It was her husband’s dying wish to get the house sold. That was why I sat and talked with a woman whose husband was dying of cancer in the other room. One of the things they had talked about as his health turned south was his desire for her to be free from the responsibilities of their large home after his passing. He urged her to call a REALTOR, so there I was. At her kitchen table she was overwhelmed with emotion. Who could blame her? I felt silly going over marketing or numbers, it wasn’t the right time, and she wasn’t at a place where she could listen to it emotionally. I held her hand and asked if I could pray with her instead. I asked her if she had support or a church home. She didn’t. I told her I would get her some help, if she was okay with it.
I left the house with tears rolling down my face because her pain was palpable. I called my church and spoke with our care and counseling pastor. I passed along her phone number and that was the end.
In the months that followed, I would call her to see how she was. Each time I would call her, she would say, “Even though he died, I’m not ready to sell my house” and each time I would say, “that is not why I’m calling.” I had felt her pain that day and for whatever reason was compelled to check in with her from time to time. A few months later, she called me. She was ready to list her home. Through the course of working with her, one day she mentioned something that totally took me by surprise. She told me that she didn’t know how she would have gotten through the last few months without me. Me? What did I even do? I sat with her for a few minutes several months prior and had a few uncomfortable phone conversations. How was that helpful for her? She went on to stress how much the church contact had helped her. He was able to tell her about Grief Share, a support group for those that have lost a loved one. She did not know how she would have coped with her husband’s death without the support and love from Grief Share. It was then that I remembered I had called the church and given them her phone number. I had no idea what the outcome had been and had forgotten about it. I was a little bit stunned to be honest. I made one phone call. It took 3 minutes. It impacted her life in ways that I would never have imagined. What I had done was not difficult or flashy, but it made a huge difference in her life.

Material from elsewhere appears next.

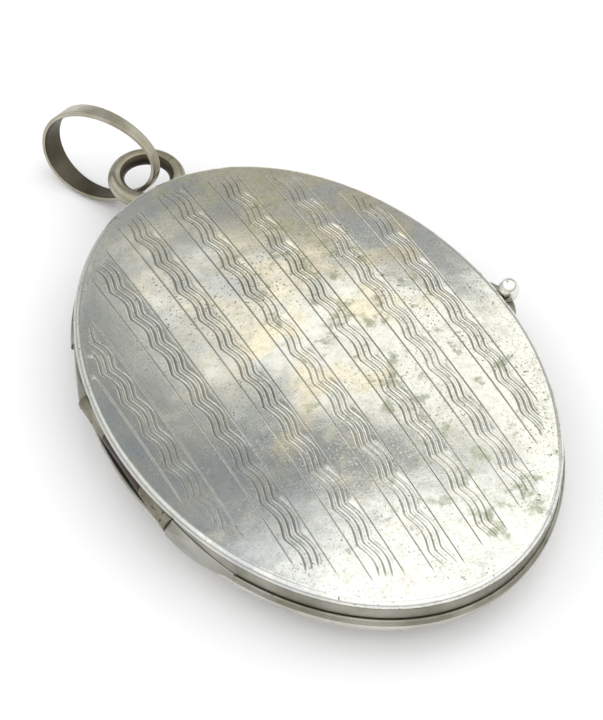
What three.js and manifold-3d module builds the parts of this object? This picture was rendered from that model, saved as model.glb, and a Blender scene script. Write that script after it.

We often hear things like, “Go BIG or go HOME!!” Do it up larger than life and if you can’t do that, just go give up, because it won’t matter. In the age of social media, sometimes we don’t think what we are doing is relevant or important unless it has hundreds of likes or shares. We may feel like what we are doing doesn’t mean anything unless the whole world knows and approves.

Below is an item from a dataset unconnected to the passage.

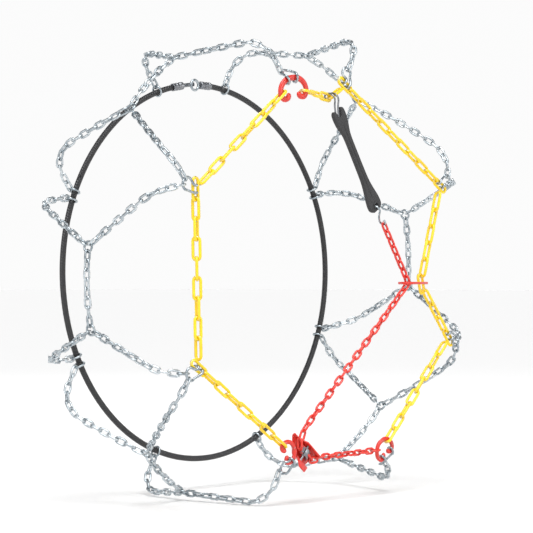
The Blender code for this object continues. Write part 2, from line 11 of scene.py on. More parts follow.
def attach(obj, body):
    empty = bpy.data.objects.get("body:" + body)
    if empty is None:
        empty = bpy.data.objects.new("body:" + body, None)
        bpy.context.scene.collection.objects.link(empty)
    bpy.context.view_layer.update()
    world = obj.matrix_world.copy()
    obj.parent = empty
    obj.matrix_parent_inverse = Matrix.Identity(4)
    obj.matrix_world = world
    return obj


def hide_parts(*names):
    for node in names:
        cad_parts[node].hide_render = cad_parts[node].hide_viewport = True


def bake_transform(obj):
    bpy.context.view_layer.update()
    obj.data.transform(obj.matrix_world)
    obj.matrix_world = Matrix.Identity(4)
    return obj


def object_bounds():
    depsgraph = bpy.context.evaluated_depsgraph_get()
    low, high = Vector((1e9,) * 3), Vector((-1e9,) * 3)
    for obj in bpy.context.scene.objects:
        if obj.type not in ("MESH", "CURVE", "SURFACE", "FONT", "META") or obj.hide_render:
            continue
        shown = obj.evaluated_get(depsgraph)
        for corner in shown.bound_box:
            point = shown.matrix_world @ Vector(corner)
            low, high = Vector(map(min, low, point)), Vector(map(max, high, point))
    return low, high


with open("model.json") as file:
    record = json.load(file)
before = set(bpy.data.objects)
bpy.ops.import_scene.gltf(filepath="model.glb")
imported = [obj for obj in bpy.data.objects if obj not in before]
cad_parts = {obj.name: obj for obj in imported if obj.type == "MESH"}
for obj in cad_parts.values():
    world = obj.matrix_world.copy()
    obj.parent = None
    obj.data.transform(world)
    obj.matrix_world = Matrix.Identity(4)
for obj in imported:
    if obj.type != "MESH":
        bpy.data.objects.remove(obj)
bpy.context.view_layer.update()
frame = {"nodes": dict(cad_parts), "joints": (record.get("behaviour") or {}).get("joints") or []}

# --------------------------------------------
# Side chain
# The long-link chain that runs round the outer sidewall and holds the net's outer ends. Each
# link is bent from 4 mm steel wire, butt welded, zinc plated and dipped in yellow lacquer.
# --------------------------------------------

SIDE_PLANE = 0.116
SIDE_WIRE, SIDE_WIDTH, SIDE_PITCH = 0.0040, 0.0130, 0.0236
LEAN_RUN = 2.5
# How far out along a link, as a share of its half length, its neighbour starts to rub it
RUB_START = 0.62

# Ties, where the net is hooked to the side chain: angle from +X towards +Z, and radius
TIES = {
    "upper_left": (108.3, 0.251),
    "left": (157.8, 0.268),
    "lower_left": (206.7, 0.271),
    "bottom_left": (251.2, 0.254),
    "bottom_right": (293.7, 0.263),
    "lower_right": (340.5, 0.278),
    "right": (386.7, 0.272),
    "upper_right": (441.5, 0.253),
}
OUTWARD = Vector((0, -1, 0))
INBOARD = Vector((0, 1, 0))


def polar(degrees, radius, depth=0.0):
    """A point at an angle in the wheel's plane, at a depth along the axle."""
    turn = radians(degrees)
    return Vector((radius * cos(turn), depth, radius * sin(turn)))


def tie_point(name, depth=-SIDE_PLANE):
    return polar(*TIES[name], depth)


def joint_place(name):
    """The place of a joint in the frame."""
    return Vector(next(j["pos_m"] for j in frame["joints"] if j["name"] == name))


def only(kind, geom):
    """The verts, edges or faces among what an operator gives back."""
    return [g for g in geom if isinstance(g, kind)]


def edges_at(verts):
    """The edges that meet at some verts."""
    return list({e for v in verts for e in v.link_edges})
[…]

We can’t all be famous. We can’t all be in the spotlight. There are people doing amazing things on a global scale and it is awe-inspiring. For the majority of us, we may not ever have the opportunity to impact the world at that level. I’m here to tell you that you don’t have to be a celebrity to help others in a meaningful way. We each can make a difference in our own communities and most of the time, we won’t’ even know that it happened. The thing that took just a few minutes out of your day that you have already forgotten about, may have just changed someone’s outlook on life.
I share this story because many times we do small things for others. We as women take care of our families and many people around us. We may not hear or see the fruits of our love. Just because we can’t see it, doesn’t mean that it isn’t there. How often have each of us done a small thing for someone and never seen that person again? I believe in most cases, we will never know how our small acts had a huge impact in someone’s life. What we think is small and meaningless, is larger than life to someone else.
Don’t discount what you are doing. Don’t believe for one second that what you do doesn’t matter. It does. We each have the ability to do amazing things for other people. Just because it seems small to us, doesn’t mean that it is. I believe that life is about our relationships with others. Some of us may have the opportunity to feed thousands of people. Some of us may travel the world making it a better place. Most of us will do less glamorous things like volunteering at our children’s school or opening the door for someone who can’t. We may never know how extra smiles, hugs, and helpfulness can transform another’s life.